I got myself past the notion that word meanings could be determined by popular vote (which, you have to admit, is scary), and I saw that trending is kind of a David Letterman “Top Ten” list.

In this case, the trending list on my screen read: Catherine Zeta Jones, Britney Spears, Suzann Pettersen, Edna Krabappel, Yuengling Brewery fire, Hailee Steinfeld, Olivia Munn, JFK, Popcorn Sutton and JonBenet Ramsey. Weak and weary, I pondered. The first thing that came to mind was the old “Sesame Street” bit about “one of these things is not like the others, one of these things just doesn’t belong.” But in this case, most of these things were not like the others, to my way out-of-the-popular-culture state of being. None of them belonged in the same universe as JFK, it seemed to me. So, what are they doing together?
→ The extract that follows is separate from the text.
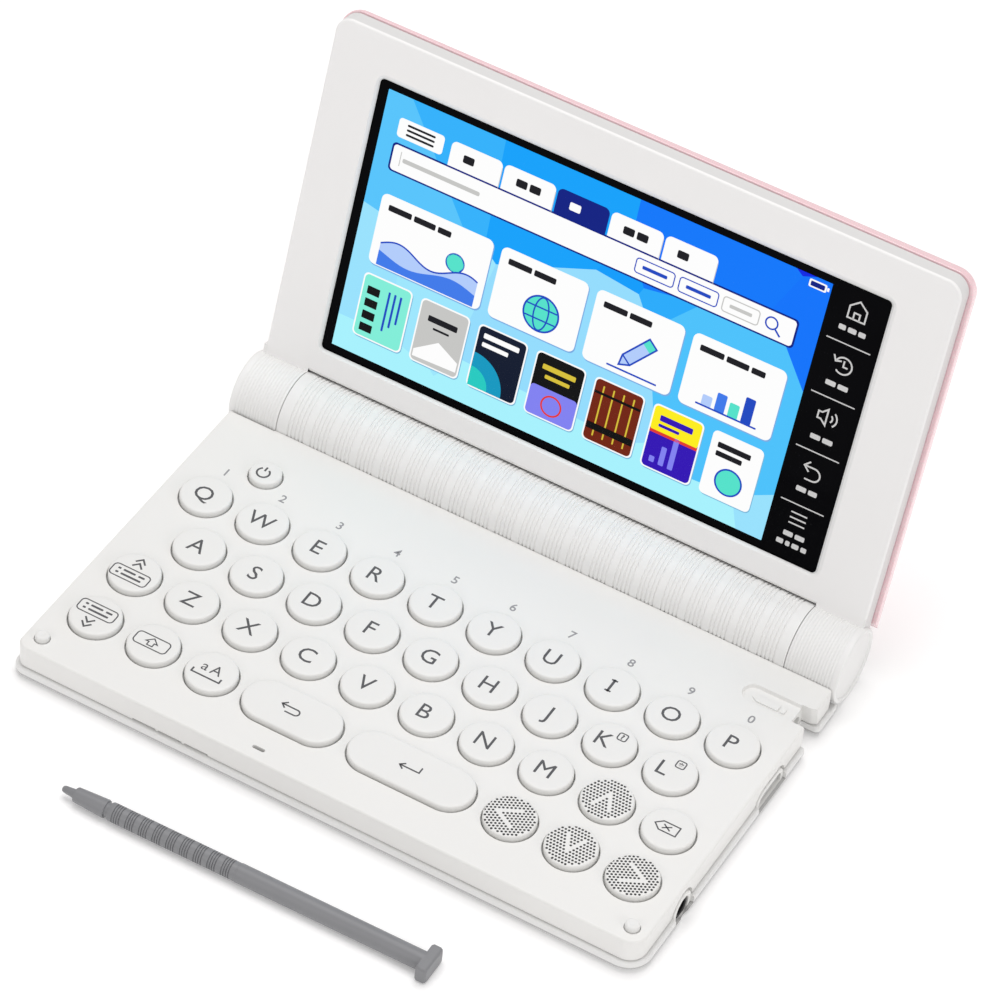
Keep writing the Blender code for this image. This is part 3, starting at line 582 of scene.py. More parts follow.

OK, I don’t keep up with all the latest stuff, but I know the first name was in “Chicago,” the second one was a Mouseketeer, and the last one disappeared from her home in Colorado several years ago. Somewhere on one of the news sites or newscasts, I saw a clip about the brewery fire in Florida. The rest of the list? Not a clue.

Search engines are among the positive things about the age of technology. I learned Suzann is a hot female golfer, Edna is a character on “The Simpsons” who really was Carol on “The Bob Newhart Show,” Hailee is a teenager who played in the remake of “True Grit” I never saw, and Popcorn Sutton’s real name was Marvin and he was a moonshiner. O-o-o-kay, then.
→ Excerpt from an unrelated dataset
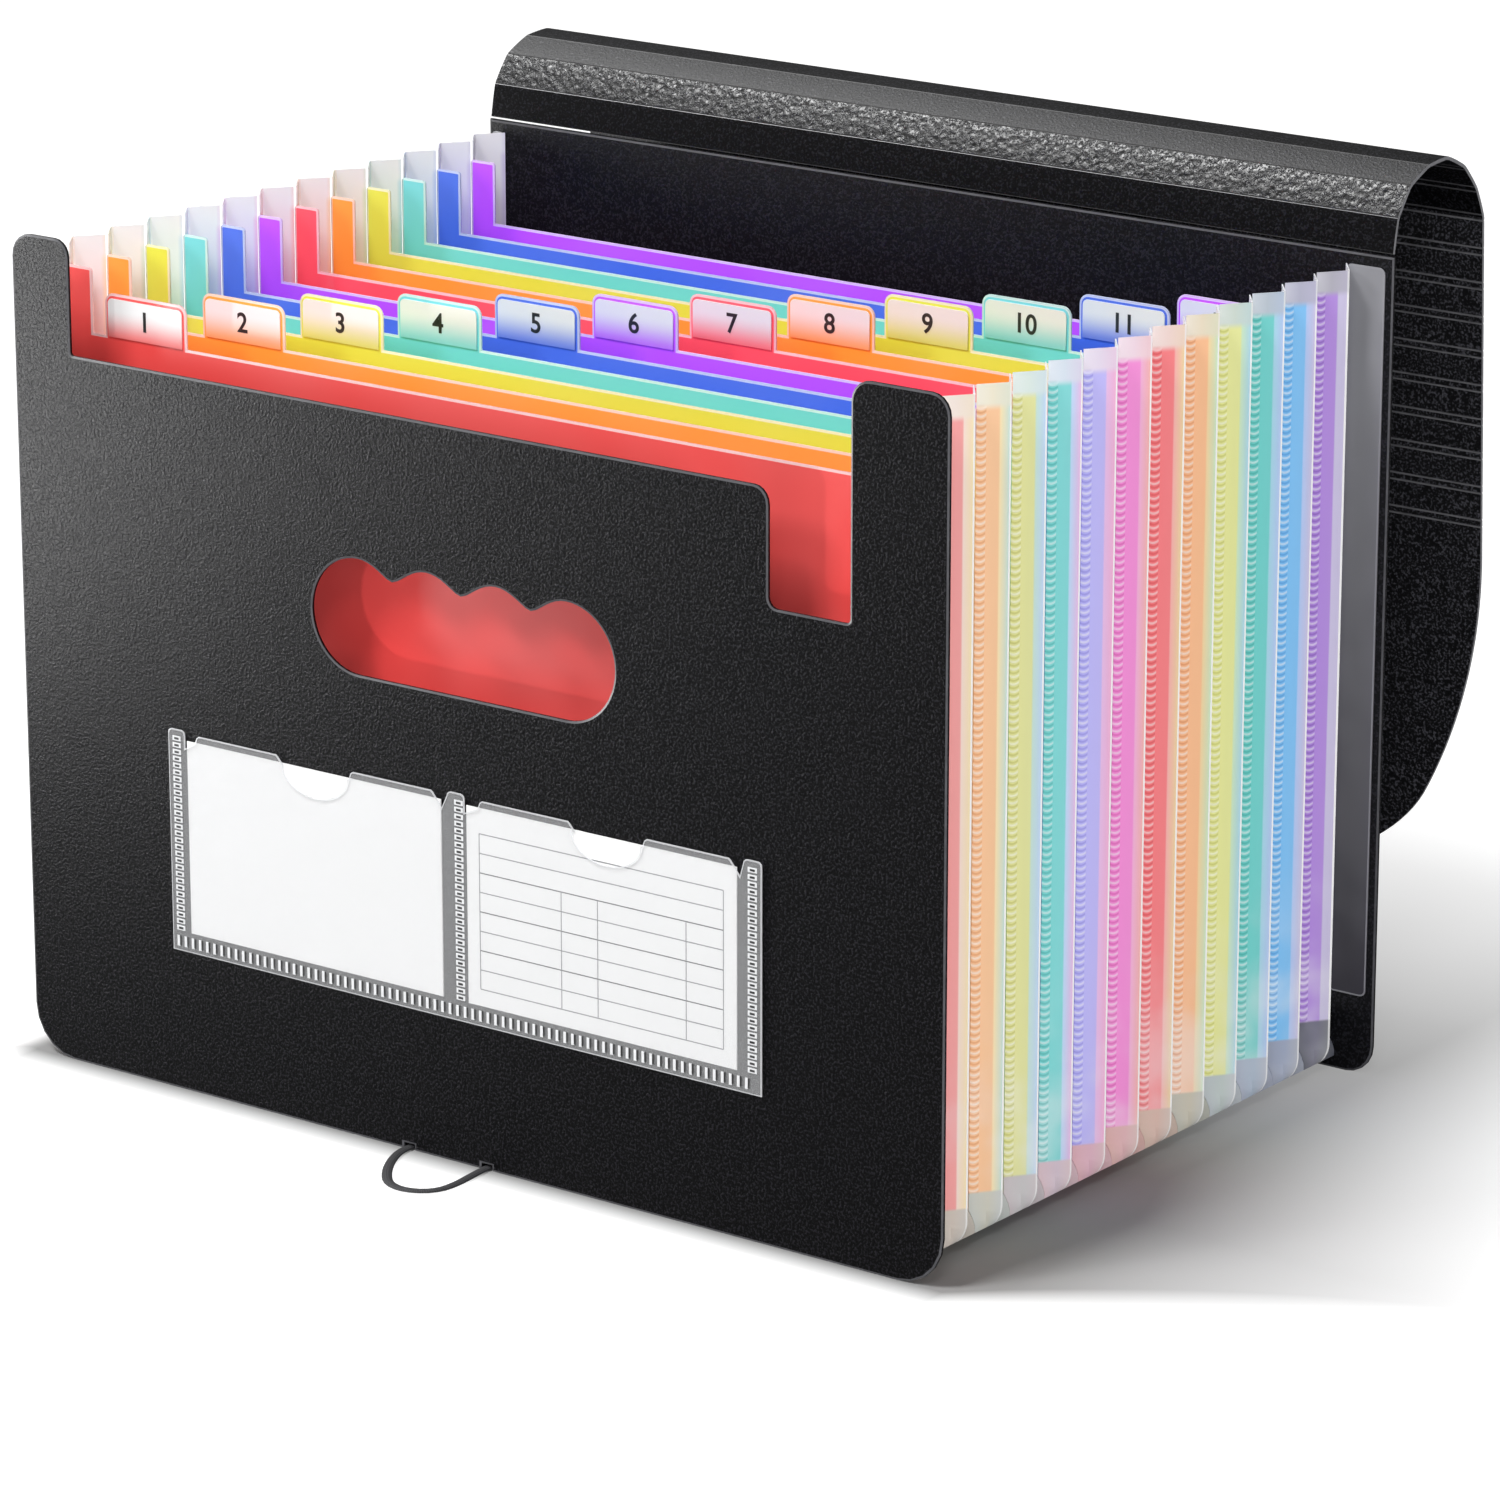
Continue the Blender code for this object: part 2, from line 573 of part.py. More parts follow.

However, to give technology its due, I discovered that Olivia Munn is in fact the actress who plays Sloan on “The Newsroom.” I’d never paid attention to the names of the actors or actresses on that show or in most movies or TV shows. But Sloan is my favorite character from “The Newsroom.” Maybe it’s because she’s incredibly complicated, or maybe it’s just because she speaks in a voice I can hear and understand.

I looked at the trending list again. Half the names had changed. Really? I’m not wired for this stuff.